-- BEGIN Data provided --

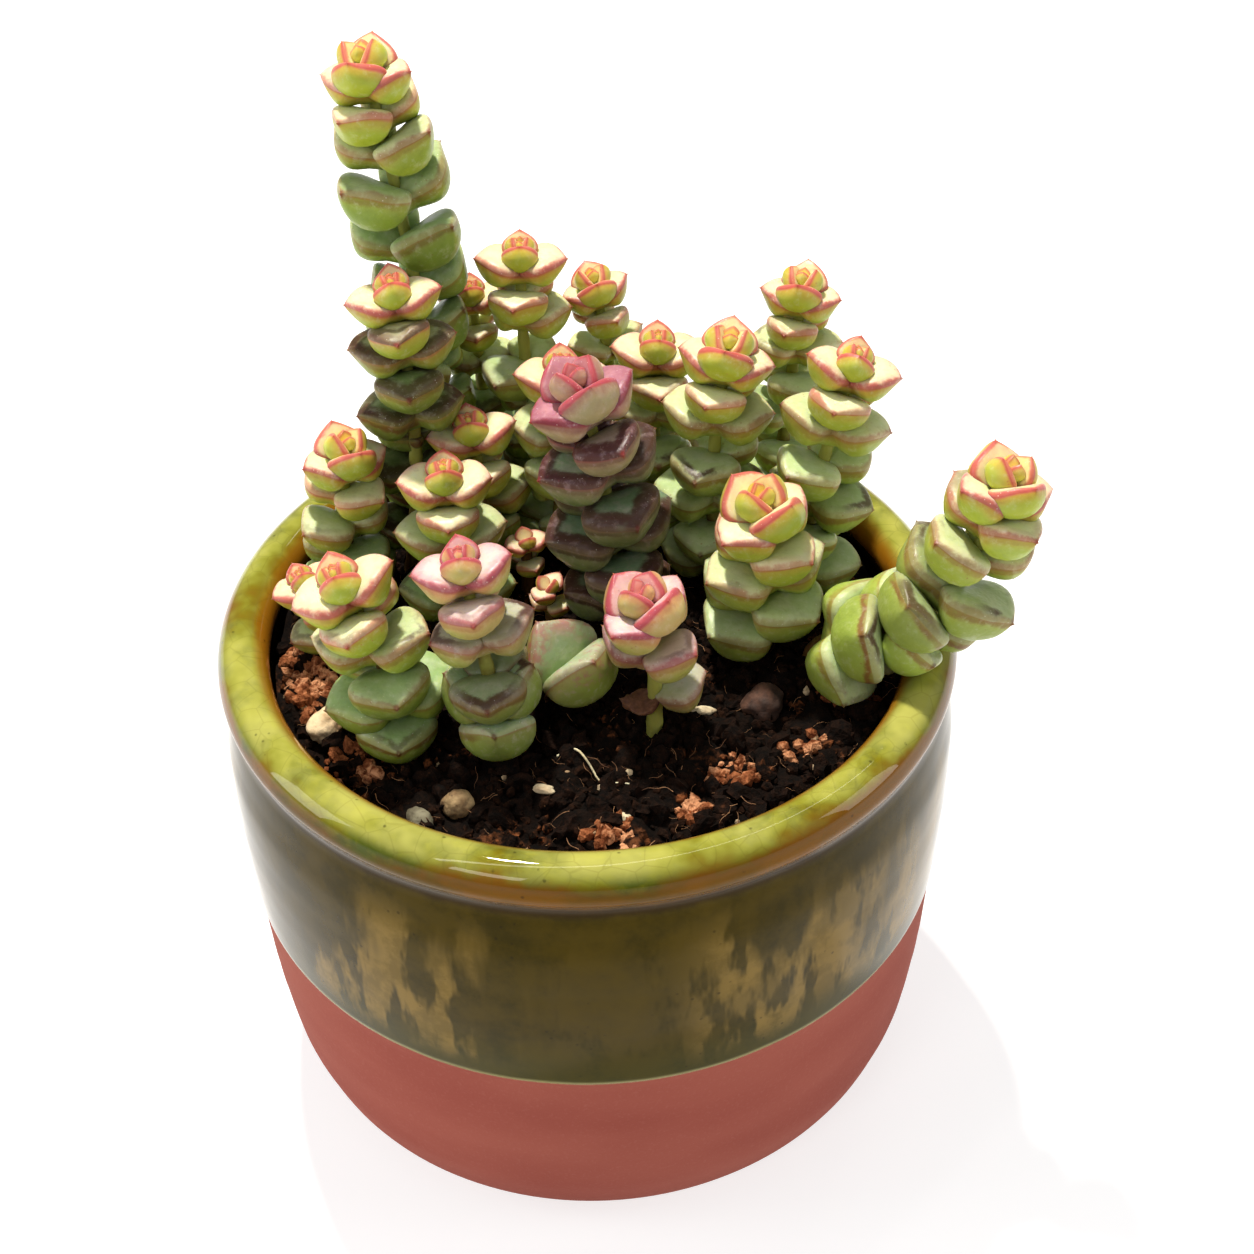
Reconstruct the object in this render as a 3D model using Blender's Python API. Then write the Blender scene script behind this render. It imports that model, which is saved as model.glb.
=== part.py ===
"""A potted string of buttons: a glazed clay bowl pot, its soil and stones, and the leafy stems.

Every size below is in millimetres and is turned into metres where a mesh is made. The origin is the
centre of the pot's flat base, +Z runs up the pot's axis and -Y is the side that faces the viewer.
"""
import math
import random

import bmesh
import bpy
from mathutils import Matrix, Vector
from mathutils.bvhtree import BVHTree

MM = 0.001
GAP = 0.35                 # clearance kept between touching pieces

RIM_RADIUS = 60.2          # outermost reach of the round rim bead
BEAD_RADIUS = 4.2
BEAD_TURNS = range(-42, 226, 33)    # section of the bead, from its crease over the top to the inside
RIM_TOP = 91.4
NECK_RADIUS = 52.0         # inside wall under the bead
FLOOR_TOP = 7.0            # upper face of the pot's floor
POT_STEPS = 32             # flats round the turned pot

SOIL_LEVEL = 84.6
SOIL_STEPS = 24
SOIL_RINGS = (9.0, 19.5, 30.0, 40.5, 51.0)
SOIL_DROP = 1.2            # how much lower the soil lies beside the wall
# Lumps of the soil's surface: height, turns along x and y in radians per millimetre, and start.
LUMPS = [(0.4, 0.31, 0.27, 0.9), (0.4, 0.31, -0.27, 1.7), (0.55, 0.63, -0.52, 0.7), (0.35, 0.95, 0.88, 1.57)]
STEM_RADIUS = 1.35
STEM_DEPTH = 7.0           # how far a stem goes down into its hole
HOLE_RADIUS = 2.1
HOLE_SIDES = 6
HOLE_TOP = SOIL_LEVEL + 6.0

# Outer wall of the pot, from the flat base up to the crease under the bead: radius, height.
BODY_PROFILE = [(43.6, 0.0), (49.8, 2.0), (53.9, 6.5), (56.4, 14.0), (58.1, 28.0), (59.0, 43.9),
                (59.4, 44.5), (60.3, 60.0), (60.4, 73.0), (59.0, 82.6)]
BORE_PROFILE = [(NECK_RADIUS, 76.0), (NECK_RADIUS, 50.0), (48.6, 20.0), (37.0, FLOOR_TOP)]

WAIST = 0.46               # a leaf's width at the stem, as a share of its widest
WIDEST = 0.40              # where along a leaf it is widest
TAPER = 1.9                # how full a leaf's outline stays towards its tip
DEEPEST = 0.40             # where along a leaf its underside is deepest
ROOT_DEPTH = 0.70          # a leaf's depth at the stem, as a share of its deepest
DEPTH_FALL = (2.6, 0.75)   # how full a leaf's underside stays towards its tip
KEEL = (0.8, 0.5)          # squareness of the underside's section at the stem, and what it loses to the tip
FACE_EDGE = 8              # how tightly the face turns down at the margin
YOUNG_LEAF = (8.4, 9.3, 4.2)     # length, width and depth of the head's open pair
OLD_LEAF = (10.0, 12.0, 5.4)     # and of a grown pair
ARCHES = (22, 12)          # arch of young and of grown leaves, in degrees
GROWN_AFTER = 3.0          # pairs from the head to the first grown one
HEAD_ARCH = -12            # inner leaves of a head curl in
MAX_CLIMB = 72             # steepest that a leaf is folded up, in degrees
LEAST_WIDTH, LEAST_DEPTH = 0.25, 0.3    # shares that a shortened leaf keeps in any case
TEST_ROOT = 0.12           # where along a leaf the test for touching begins
BEND_STEPS = 12            # straight steps that a leaf's bent middle line is summed from
DISH = 0.06                # how far a leaf's face sinks in, as a share of its width
ROUND = 0.15               # how far its face swells up inside the margin, as a share of its depth
PAIR_STATIONS = (0.40, 0.80)
BUD_STATIONS = (0.52,)
LOW_ANGLES = (0, 58, 122, 180)
SMALL_SHOOT = 0.6          # stems of a smaller scale than this have plainer leaves
TUBE_SIDES = 5
STEM_TAPER = 0.4           # share of its radius that a stem loses up to its end inside the head
TOP_SINK = 0.3             # how far under the root of the innermost pair a stem ends
TUBE_RUN = 12.0            # length of one straight run of a stem
SOIL_ENTRY = 0.5           # how far under the soil's level a stem turns straight down
LEAN_EASE = 0.35           # how much of a stem's lean comes in its upper part
CORNER_CUTS = 3            # how often the corners of a marked route are cut
CORNER_SHARE = 0.25        # and how far along its straight lines

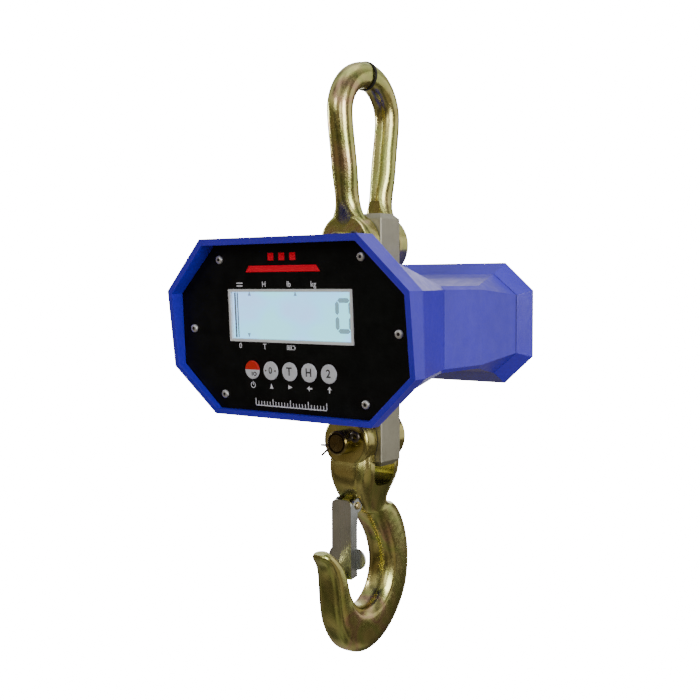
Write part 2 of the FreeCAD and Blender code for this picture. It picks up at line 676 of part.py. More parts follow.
def panel_screw_places():
    """Where the six panel screws go, as (u, v)."""
    corners = [(u, v) for v in (PANEL_SCREW_V, -PANEL_SCREW_V) for u in (-PANEL_SCREW_U, PANEL_SCREW_U)]
    return corners + [(-PANEL_SCREW_MID_U, PANEL_SCREW_MID_V), (PANEL_SCREW_MID_U, PANEL_SCREW_MID_V)]


def bezel_screw_places():
    """Where the four screws join the front housing to the bezel, as (u, v)."""
    u = BEZEL_HALF_W - WALL - BEZEL_SCREW_INSET
    return [(a * u, b * BEZEL_SCREW_Z) for a in (-1, 1) for b in (-1, 1)]


def housing_screw_places():
    """Where the four screws join the two housings, as (x, z)."""
    return [(x, HOUSING_Z + z) for x in (-HOUSING_SCREW_U, HOUSING_SCREW_U)
            for z in (-HOUSING_SCREW_V, HOUSING_SCREW_V)]


def front_bezel():
    """Octagonal frame: a slanted rim, a straight recess for the panel and a web with a window."""
    frame = ruled(bezel_outline(BEZEL_FRONT_Y - 30), bezel_outline(BODY_FRONT_Y, 0, PANEL_LEAN))
    frame = frame.cut(on_face(box(-200, 200, -60, 0, -200, 200), BEZEL_TILT, BEZEL_FRONT_Y))
    frame = frame.cut(on_face(face_prism(BEZEL_LIP, -40, WEB_FRONT)))
    middle = (WEB_WINDOW_TOP + WEB_WINDOW_BOTTOM) / 2
    height = WEB_WINDOW_TOP - WEB_WINDOW_BOTTOM
    frame = frame.cut(on_face(face_box(0, middle, 2 * WEB_WINDOW_HALF_U, height, -1, WEB_BACK + 1)))
    hole = SCREW_D / 2 + SCREW_HOLE_CLEAR
    for u, v in panel_screw_places():
        boss = face_rod(SCREW_BOSS_D / 2, u, v, WEB_FRONT + 0.5, WEB_BACK + SCREW_BOSS_LENGTH)
        frame = frame.fuse(on_face(boss))
        frame = frame.cut(on_face(face_rod(hole, u, v, 0, WEB_BACK + SCREW_BOSS_LENGTH - 1.0)))
    core = BEZEL_SCREW_D / 2 + SCREW_HOLE_CLEAR
    for u, v in bezel_screw_places():
        frame = frame.cut(on_face(face_rod(core, u, v, WEB_FRONT - 1, WEB_BACK + 1)))
    pocket_r = BUTTON_D / 2 + BUTTON_FLANGE + BUTTON_CLEAR
    pocket_depth = PANEL_BACK + BUTTON_FLANGE_GAP + BUTTON_FLANGE_THICK + BUTTON_TRAVEL + BUTTON_CLEAR
    for u in button_places():
        frame = frame.cut(on_face(face_rod(pocket_r, u, BUTTON_V, WEB_FRONT - 1, pocket_depth)))
    return frame.removeSplitter()


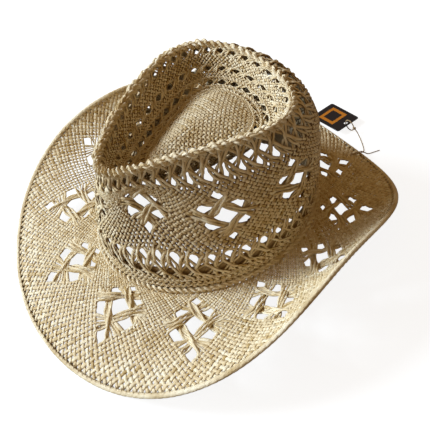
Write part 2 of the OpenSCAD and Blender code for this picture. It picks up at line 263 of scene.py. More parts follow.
def tubes(name, points, material, closed=False, stands_for=(), body="hat", tuck=None):
    """A mesh of tubes from an array of sections: tube, station, corner, xyz, in metres.

    Each section's corners are joined to the next section's. A closed tube's last section meets its
    first, and an open one has a flat cap at each end. The UV map "straw" runs in metres along and
    round each tube, each tube at its own height, and the map OFBake lays the tubes out in rows.
    Each corner also carries painted shade as a point attribute, rising from 0 to about 1 where a strand
    dives under another one or turns its back.
    """
    quads, straw_uv, bake_uv = tube_walls(points, closed)
    inside_out = turned_inside_out(points, quads)
    if inside_out:
        quads, straw_uv, bake_uv = quads[:, ::-1], straw_uv[:, ::-1], bake_uv[:, ::-1]
    loops, straw_uv, bake_uv = quads.reshape(-1), straw_uv.reshape(-1, 2), bake_uv.reshape(-1, 2)
    starts = np.arange(len(quads)) * 4
    if not closed:
        caps, cap_straw_uv, cap_bake_uv = tube_caps(points, inside_out)
        starts = np.concatenate([starts, len(loops) + np.arange(len(caps)) * points.shape[2]])
        loops = np.concatenate([loops, caps.reshape(-1)])
        straw_uv = np.concatenate([straw_uv, cap_straw_uv])
        bake_uv = np.concatenate([bake_uv, cap_bake_uv])
    if tuck is None:
        tuck = np.zeros(points.shape[:3])
    mesh = bpy.data.meshes.new(name)
    mesh.vertices.add(points.size // 3)
    mesh.vertices.foreach_set("co", points.astype(np.float32).ravel())
    mesh.loops.add(len(loops))
    mesh.loops.foreach_set("vertex_index", loops.astype(np.int32))
    mesh.polygons.add(len(starts))
    mesh.polygons.foreach_set("loop_start", starts.astype(np.int32))
    mesh.polygons.foreach_set("use_smooth", np.ones(len(starts), bool))
    for layer_name, uv in (("straw", straw_uv), ("OFBake", bake_uv)):
        layer = mesh.uv_layers.new(name=layer_name, do_init=False)
        layer.uv.foreach_set("vector", uv.astype(np.float32).ravel())
    # painted shade in the weave's crevices, which the straw material multiplies into its colour
    depth = mesh.attributes.new("tuck", "FLOAT", "POINT")
    depth.data.foreach_set("value", tuck.astype(np.float32).ravel())
    mesh.update(calc_edges=True)
    mesh.materials.append(material)
    piece = bpy.data.objects.new(name, mesh)
    bpy.context.scene.collection.objects.link(piece)
    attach(piece, body)
    if stands_for:
        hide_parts(*stands_for)
    return piece


def wander(rng, tube_n, station_n, every):
    """Smooth random values from -1 to 1 along each strand: random knots, eased into each other."""
    knots = rng.uniform(-1, 1, (tube_n, station_n // every + 2))
    at = np.arange(station_n) / every
    k = at.astype(int)
    ease = (at - k) ** 2 * (3 - 2 * (at - k))
    return knots[:, k] * (1 - ease) + knots[:, k + 1] * ease


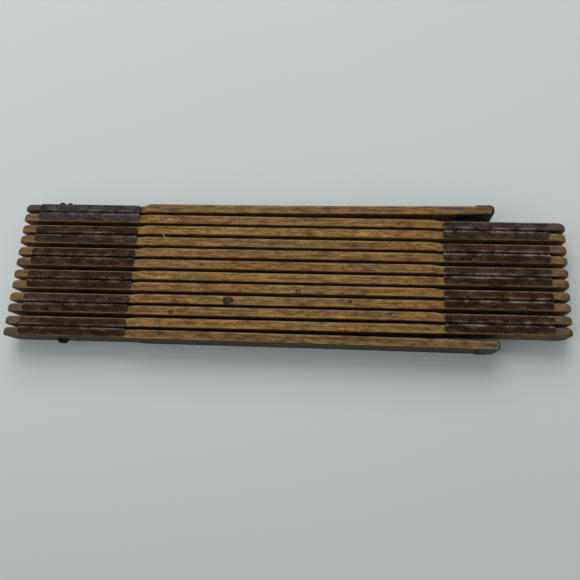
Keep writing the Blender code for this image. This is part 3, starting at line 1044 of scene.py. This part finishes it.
def build_lights():
    """A large soft light behind and above the rule, a weaker one beside it, and a dim surround."""
    for name, place, size, power, colour in LIGHTS:
        add_light(name, place, size, power, colour)
    world = bpy.data.worlds.new("surround")
    world.use_nodes = True
    background = world.node_tree.nodes["Background"]
    background.inputs["Color"].default_value = SURROUND_COLOUR
    background.inputs["Strength"].default_value = SURROUND_STRENGTH
    bpy.context.scene.world = world
    bpy.context.scene.view_settings.view_transform = "Standard"


def build_camera():
    """A camera that looks down on the rule from in front of it, slightly turned and off centre."""
    data = bpy.data.cameras.new("camera")
    data.sensor_width = CAMERA_SENSOR
    data.lens = CAMERA_LENS
    data.shift_x, data.shift_y = CAMERA_SHIFT
    camera = bpy.data.objects.new("camera", data)
    camera.location = CAMERA_PLACE
    camera.rotation_euler = Euler([math.radians(degrees) for degrees in CAMERA_DEGREES], "XYZ")
    bpy.context.scene.collection.objects.link(camera)
    bpy.context.scene.camera = camera


def build_rule():
    """The whole rule: its finishes, then every piece in the order of the sticks and the joints."""
    wood = wood_finish()
    plate = plate_finish()
    brass = metal_finish("old_rivet_brass", (0.030, 0.020, 0.011), (0.085, 0.060, 0.032), 0.45, 0.7)
    steel = metal_finish("dull_spring_steel", (0.030, 0.028, 0.026), (0.080, 0.075, 0.070), 0.45, 0.7)
    blued = metal_finish("blued_cap_steel", (0.007, 0.008, 0.011), (0.026, 0.027, 0.034), 0.45, 0.3)
    black = metal_finish("blackened_wire", (0.006, 0.006, 0.006), (0.020, 0.018, 0.017), 0.5, 0.2)
    splinter = metal_finish("fresh_splinter", (0.30, 0.21, 0.08), (0.45, 0.34, 0.15), 0.6, 0.0)
    scratched = metal_finish("scratched_sheet", (0.08, 0.065, 0.055), (0.13, 0.11, 0.095), 0.4, 0.5)
    ink = print_finish()
    digits = digit_shapes()
    for number in range(1, STICK_COUNT + 1):
        build_stick(number, wood)
        build_print(number, ink, digits)
        for end in (-1, 1):
            if joint_side(number, end):
                build_plate(number, end, plate)
    for joint in range(1, STICK_COUNT):
        build_rivet(joint, brass)
        build_washer(joint, steel)
    for number in (1, STICK_COUNT):
        build_end_cap(number, blued)
        build_staple(number, black)
    build_cap_lip(blued)
    build_sliver("splinter", SPLINTER, 0.3 * MM, 0.05 * MM, splinter, 3)
    build_sliver("plate_scratch", SCRATCH, 0.16 * MM, 0.015 * MM, scratched, 3)


build_rule()
build_floor()
build_lights()
build_camera()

-- END Data provided --

Please repeat word for word the lines above that run from the beginning through the line containing "the leafy stems.", keeping both the first and that last line.

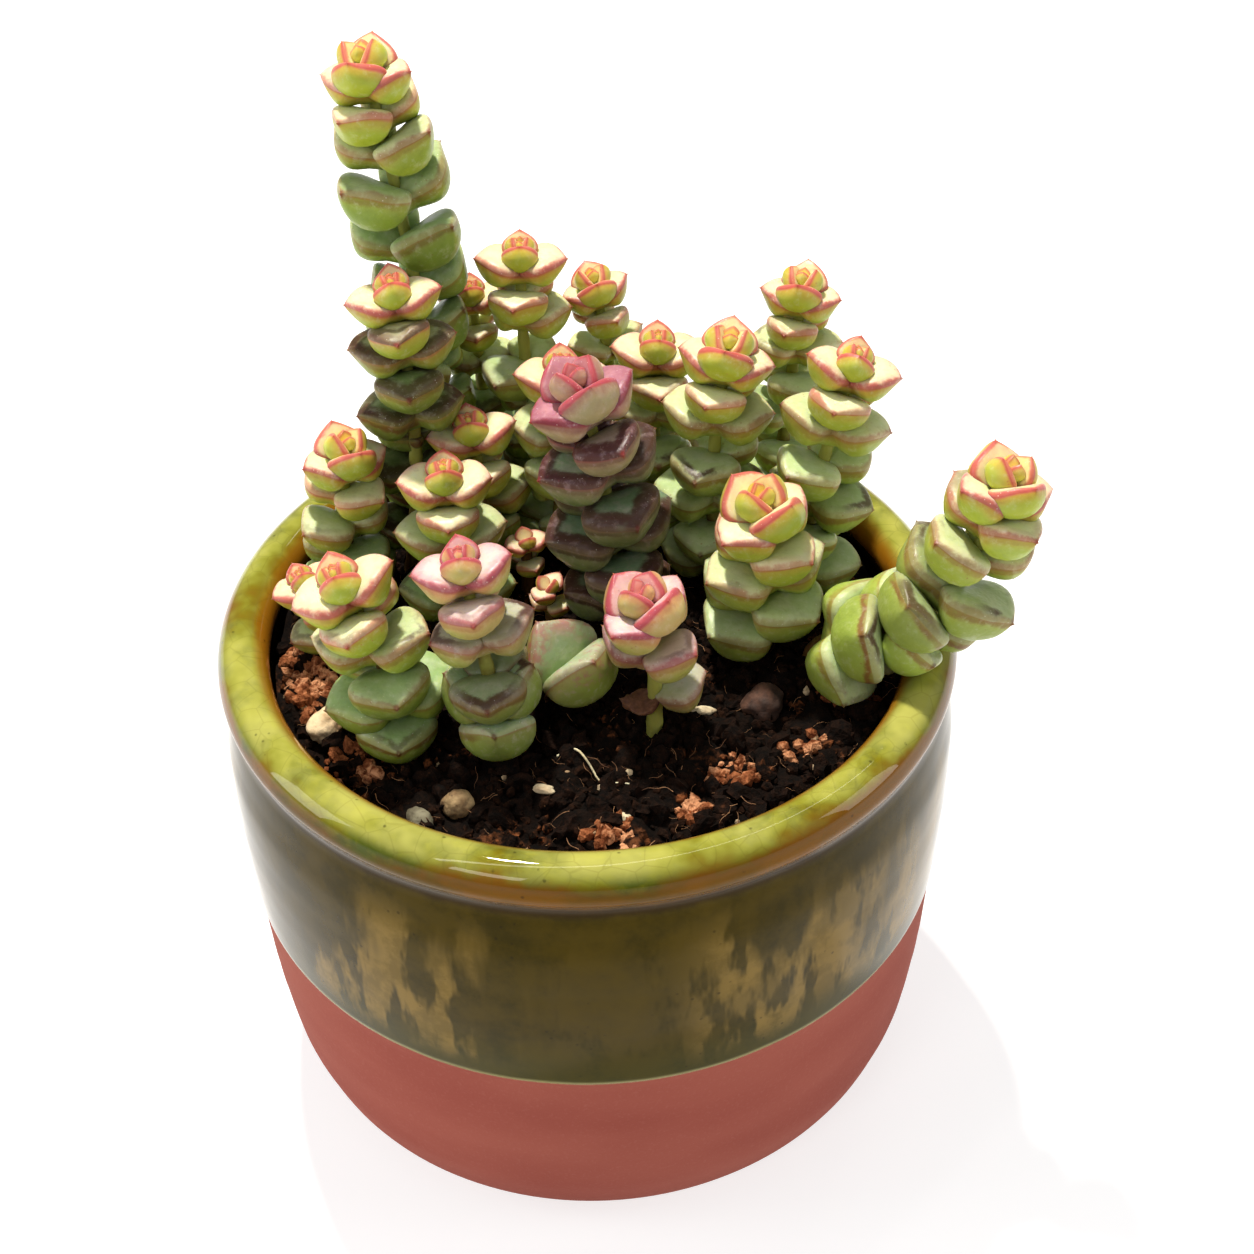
Reconstruct the object in this render as a 3D model using Blender's Python API. Then write the Blender scene script behind this render. It imports that model, which is saved as model.glb.
=== part.py ===
"""A potted string of buttons: a glazed clay bowl pot, its soil and stones, and the leafy stems.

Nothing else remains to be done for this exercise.